Thanks but i prefer to use logmein

and how could i get xp to hide the message??

Thanks


----------



## dm01 (Oct 10, 2006)

*Re: logmein remove message when accessed computer*

Are you sure this is the cause of the disconnection?

Also, can't you get physical access to the computer?


----------



## Morgiee101 (Jun 30, 2008)

*Re: logmein remove message when accessed computer*

Yes i can get access perfectly fine, when talking about disconnection i ment they disconnect me from the remote access.

I was woundering is there a method of removeing the message that appears when i access the computer, as this message alerts them im viewing and they know how to disconnect me. im doing this to keep an eye oon what my sister is doing so that she doesnt go on anything she shouldnt.

Many thanks

Ive put a attatchment of a screenshot of the message id like to remove


----------



## Inactive (Apr 11, 2005)

*Re: logmein remove message when accessed computer*

i think we are starting to delve into unethical behaviour. these software packages are designed to help people not spy on them. there are software programs to stop crude internet usage (netnanny etc). you can also limit her privileges on the pc to prevent her from running certain programs. but spying isn't fair. if she's that untrustworthy then deny her access altogether or let her use the pc while you are present.


----------



## dm01 (Oct 10, 2006)

*Re: logmein remove message when accessed computer*

Quite simply, that message can not be removed. Removing the message would put you in violation of the EULA, and may implicate us (and TSF) as conspirators.
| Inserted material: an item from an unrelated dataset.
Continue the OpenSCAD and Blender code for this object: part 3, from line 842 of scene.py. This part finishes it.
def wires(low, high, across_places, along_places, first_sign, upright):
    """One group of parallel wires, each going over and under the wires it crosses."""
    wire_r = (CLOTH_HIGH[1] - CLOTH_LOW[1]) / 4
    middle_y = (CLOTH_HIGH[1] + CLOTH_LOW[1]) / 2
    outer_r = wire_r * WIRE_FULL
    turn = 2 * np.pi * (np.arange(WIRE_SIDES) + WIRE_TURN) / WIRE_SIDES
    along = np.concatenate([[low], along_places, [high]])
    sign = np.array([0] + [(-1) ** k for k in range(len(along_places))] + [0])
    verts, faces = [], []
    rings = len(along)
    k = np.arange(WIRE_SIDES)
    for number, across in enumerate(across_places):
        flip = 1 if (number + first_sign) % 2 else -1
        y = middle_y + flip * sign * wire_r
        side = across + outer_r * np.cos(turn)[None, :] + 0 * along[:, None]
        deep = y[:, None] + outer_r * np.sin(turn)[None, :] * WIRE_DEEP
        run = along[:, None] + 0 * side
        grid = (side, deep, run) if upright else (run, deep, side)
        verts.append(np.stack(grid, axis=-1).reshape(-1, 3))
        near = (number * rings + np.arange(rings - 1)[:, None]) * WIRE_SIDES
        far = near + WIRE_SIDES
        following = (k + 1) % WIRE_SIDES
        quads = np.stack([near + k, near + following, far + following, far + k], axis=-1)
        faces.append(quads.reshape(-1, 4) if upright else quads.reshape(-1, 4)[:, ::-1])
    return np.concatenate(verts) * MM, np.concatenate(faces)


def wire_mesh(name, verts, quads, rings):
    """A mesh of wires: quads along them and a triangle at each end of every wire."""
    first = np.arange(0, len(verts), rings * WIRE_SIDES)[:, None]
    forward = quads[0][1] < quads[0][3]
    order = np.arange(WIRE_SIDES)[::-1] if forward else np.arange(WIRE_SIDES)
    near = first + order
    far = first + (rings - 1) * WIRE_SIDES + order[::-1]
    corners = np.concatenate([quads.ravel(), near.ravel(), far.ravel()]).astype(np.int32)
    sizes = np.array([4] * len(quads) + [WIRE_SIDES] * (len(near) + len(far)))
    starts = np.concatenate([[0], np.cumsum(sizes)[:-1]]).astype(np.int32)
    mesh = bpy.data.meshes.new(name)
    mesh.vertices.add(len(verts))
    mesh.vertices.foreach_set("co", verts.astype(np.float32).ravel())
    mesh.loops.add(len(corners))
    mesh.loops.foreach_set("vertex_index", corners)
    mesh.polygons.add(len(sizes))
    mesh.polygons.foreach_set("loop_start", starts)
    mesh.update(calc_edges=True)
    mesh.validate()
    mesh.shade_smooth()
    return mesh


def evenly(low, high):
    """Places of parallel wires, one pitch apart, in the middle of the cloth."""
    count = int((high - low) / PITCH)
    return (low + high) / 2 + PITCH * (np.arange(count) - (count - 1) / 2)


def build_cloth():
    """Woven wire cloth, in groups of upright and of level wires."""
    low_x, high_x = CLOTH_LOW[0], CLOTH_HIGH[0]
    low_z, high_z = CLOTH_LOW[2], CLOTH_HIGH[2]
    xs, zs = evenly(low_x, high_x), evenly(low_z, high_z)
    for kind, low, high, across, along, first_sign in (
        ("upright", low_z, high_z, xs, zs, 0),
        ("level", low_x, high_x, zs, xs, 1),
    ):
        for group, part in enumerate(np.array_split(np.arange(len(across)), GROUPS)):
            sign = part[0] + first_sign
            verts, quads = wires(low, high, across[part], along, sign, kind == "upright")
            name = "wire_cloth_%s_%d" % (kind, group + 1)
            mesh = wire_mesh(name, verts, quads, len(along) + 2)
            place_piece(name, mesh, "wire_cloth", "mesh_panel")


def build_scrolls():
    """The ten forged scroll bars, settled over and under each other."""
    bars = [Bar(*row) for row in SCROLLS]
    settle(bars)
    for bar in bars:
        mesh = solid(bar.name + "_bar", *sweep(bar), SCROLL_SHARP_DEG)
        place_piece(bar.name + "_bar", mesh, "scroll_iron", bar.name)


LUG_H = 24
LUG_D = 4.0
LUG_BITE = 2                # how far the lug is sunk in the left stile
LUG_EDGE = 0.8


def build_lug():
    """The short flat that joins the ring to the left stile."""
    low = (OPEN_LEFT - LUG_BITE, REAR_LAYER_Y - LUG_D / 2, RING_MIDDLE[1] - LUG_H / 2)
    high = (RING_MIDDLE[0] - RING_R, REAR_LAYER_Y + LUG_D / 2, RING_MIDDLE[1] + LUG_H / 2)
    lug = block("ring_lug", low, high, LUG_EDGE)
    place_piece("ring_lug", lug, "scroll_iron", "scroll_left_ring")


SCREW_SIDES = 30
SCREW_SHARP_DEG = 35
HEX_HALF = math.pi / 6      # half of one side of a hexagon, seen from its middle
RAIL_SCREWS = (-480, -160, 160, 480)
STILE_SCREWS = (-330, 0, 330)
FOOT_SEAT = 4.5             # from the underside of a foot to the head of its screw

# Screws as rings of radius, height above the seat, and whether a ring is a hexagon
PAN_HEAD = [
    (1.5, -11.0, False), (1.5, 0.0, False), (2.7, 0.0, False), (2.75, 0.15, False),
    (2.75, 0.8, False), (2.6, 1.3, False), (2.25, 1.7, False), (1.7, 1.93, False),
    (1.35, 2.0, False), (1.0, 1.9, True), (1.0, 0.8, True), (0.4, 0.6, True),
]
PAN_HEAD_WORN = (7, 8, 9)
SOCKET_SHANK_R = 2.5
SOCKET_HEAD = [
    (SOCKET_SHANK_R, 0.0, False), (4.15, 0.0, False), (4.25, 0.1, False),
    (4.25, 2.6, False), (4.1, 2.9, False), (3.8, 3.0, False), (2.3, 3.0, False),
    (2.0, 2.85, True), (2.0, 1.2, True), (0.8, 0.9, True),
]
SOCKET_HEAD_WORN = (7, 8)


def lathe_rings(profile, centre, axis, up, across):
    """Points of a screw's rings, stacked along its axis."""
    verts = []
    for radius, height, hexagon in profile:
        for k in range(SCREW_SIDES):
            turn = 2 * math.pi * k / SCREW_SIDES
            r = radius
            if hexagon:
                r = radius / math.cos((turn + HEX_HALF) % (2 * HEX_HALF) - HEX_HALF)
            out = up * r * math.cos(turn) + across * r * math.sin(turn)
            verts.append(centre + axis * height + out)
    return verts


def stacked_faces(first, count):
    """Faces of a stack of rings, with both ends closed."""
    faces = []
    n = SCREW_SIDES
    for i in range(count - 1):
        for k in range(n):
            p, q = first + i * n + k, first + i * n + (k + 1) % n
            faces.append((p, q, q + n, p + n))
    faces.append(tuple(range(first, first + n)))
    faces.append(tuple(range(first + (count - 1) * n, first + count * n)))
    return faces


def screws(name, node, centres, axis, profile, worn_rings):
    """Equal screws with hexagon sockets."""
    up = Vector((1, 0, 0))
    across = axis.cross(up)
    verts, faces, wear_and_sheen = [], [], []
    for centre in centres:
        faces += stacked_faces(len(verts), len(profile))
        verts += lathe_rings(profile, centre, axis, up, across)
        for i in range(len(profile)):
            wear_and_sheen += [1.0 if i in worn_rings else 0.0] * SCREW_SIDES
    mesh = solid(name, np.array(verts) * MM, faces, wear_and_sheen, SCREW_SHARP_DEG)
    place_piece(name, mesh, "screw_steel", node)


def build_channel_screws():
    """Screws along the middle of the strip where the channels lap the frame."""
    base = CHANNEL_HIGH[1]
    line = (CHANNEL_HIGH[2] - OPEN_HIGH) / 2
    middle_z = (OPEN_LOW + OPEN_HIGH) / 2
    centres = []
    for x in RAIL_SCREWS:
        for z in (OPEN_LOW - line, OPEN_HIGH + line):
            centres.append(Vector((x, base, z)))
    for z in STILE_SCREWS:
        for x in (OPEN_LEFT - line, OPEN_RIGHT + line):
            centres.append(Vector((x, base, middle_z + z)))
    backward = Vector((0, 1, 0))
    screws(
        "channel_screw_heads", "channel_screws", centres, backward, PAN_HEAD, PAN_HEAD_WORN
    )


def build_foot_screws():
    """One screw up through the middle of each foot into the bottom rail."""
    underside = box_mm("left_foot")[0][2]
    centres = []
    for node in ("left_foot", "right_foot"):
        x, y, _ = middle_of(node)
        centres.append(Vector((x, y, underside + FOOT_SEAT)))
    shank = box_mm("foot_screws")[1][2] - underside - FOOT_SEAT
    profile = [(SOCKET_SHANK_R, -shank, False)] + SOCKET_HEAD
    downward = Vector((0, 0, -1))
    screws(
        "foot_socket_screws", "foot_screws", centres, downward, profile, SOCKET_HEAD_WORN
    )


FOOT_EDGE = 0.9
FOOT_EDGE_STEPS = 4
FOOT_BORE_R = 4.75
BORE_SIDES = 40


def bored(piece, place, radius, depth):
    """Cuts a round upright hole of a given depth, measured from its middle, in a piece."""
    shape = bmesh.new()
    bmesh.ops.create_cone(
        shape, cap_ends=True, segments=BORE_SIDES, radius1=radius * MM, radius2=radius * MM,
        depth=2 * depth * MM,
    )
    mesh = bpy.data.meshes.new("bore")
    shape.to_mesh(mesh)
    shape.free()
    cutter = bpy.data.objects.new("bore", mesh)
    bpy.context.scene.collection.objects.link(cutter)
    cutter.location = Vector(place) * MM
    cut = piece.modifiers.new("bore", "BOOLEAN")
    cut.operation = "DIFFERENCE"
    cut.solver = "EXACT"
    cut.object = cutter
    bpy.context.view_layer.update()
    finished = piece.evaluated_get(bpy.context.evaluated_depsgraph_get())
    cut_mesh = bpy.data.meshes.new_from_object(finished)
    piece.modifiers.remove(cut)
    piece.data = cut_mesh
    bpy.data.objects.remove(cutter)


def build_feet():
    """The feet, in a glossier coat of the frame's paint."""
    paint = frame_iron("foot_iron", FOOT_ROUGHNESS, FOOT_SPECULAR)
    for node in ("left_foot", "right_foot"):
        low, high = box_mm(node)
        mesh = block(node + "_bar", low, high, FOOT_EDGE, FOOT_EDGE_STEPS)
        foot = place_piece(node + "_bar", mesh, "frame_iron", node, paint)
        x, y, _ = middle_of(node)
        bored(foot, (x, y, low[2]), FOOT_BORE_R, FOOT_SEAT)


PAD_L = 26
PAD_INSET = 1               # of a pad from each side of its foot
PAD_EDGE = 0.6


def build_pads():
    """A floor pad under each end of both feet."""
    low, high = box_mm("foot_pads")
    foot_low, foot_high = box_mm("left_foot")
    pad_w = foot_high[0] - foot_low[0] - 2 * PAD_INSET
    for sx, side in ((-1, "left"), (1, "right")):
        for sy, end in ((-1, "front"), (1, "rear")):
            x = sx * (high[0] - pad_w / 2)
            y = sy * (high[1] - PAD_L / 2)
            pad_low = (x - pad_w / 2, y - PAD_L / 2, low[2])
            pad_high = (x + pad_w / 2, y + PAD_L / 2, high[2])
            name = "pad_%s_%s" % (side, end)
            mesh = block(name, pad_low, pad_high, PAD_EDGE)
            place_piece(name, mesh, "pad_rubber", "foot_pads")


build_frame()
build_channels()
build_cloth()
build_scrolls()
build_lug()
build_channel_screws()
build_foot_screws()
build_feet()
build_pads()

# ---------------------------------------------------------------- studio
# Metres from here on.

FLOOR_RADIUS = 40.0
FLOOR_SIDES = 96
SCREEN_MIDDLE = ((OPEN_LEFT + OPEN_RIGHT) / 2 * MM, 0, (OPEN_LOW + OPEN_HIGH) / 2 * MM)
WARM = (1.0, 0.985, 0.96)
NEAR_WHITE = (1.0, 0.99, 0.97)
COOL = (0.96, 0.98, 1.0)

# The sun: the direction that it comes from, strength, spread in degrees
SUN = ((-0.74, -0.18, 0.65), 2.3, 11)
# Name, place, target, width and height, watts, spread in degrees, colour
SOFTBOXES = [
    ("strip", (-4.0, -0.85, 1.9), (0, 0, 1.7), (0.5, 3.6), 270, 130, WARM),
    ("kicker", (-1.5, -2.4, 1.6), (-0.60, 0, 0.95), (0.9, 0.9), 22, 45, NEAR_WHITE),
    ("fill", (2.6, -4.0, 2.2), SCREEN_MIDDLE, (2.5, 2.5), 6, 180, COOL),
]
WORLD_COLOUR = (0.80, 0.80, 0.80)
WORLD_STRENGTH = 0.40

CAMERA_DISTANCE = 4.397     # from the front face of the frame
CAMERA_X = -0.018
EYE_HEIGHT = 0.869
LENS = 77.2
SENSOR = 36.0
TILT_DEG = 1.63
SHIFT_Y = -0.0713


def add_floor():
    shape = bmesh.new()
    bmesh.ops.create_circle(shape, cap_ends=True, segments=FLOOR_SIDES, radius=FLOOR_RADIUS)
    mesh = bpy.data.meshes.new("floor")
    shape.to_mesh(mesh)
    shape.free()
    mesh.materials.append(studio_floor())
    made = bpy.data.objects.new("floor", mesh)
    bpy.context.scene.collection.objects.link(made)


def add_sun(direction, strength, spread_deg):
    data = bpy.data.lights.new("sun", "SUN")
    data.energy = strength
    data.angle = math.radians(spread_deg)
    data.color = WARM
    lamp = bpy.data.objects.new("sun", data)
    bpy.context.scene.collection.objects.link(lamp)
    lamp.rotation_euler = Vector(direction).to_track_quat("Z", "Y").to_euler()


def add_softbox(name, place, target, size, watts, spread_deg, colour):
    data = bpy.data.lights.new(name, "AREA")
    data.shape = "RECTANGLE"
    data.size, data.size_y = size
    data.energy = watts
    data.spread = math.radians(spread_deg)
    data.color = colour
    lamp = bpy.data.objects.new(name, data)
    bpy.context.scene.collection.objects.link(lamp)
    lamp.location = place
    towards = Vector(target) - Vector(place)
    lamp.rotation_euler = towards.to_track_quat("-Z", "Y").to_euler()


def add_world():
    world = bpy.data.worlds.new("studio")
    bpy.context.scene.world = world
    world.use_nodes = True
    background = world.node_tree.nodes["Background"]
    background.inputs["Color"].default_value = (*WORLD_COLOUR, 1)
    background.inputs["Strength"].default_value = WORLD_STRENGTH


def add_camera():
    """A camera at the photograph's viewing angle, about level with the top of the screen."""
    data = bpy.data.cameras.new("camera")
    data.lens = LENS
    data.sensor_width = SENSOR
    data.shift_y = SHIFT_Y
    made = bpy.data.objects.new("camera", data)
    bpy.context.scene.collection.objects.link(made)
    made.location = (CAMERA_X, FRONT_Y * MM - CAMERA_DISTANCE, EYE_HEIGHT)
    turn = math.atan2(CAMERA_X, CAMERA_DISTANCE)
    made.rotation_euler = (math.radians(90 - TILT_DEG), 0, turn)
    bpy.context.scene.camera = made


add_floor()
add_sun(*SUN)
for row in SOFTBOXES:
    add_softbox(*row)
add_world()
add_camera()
As freddyhard has said, using limitations of privileges is the best way to control computer use. What you are proposing is espionage, which is illegal in itself.


----------



## Morgiee101 (Jun 30, 2008)

*Re: logmein remove message when accessed computer*

Ah didnt know it would voilat in anyway, no worries however please dont asume im trying to spy i was only doing it for her benefit. 

Thanks anyway


----------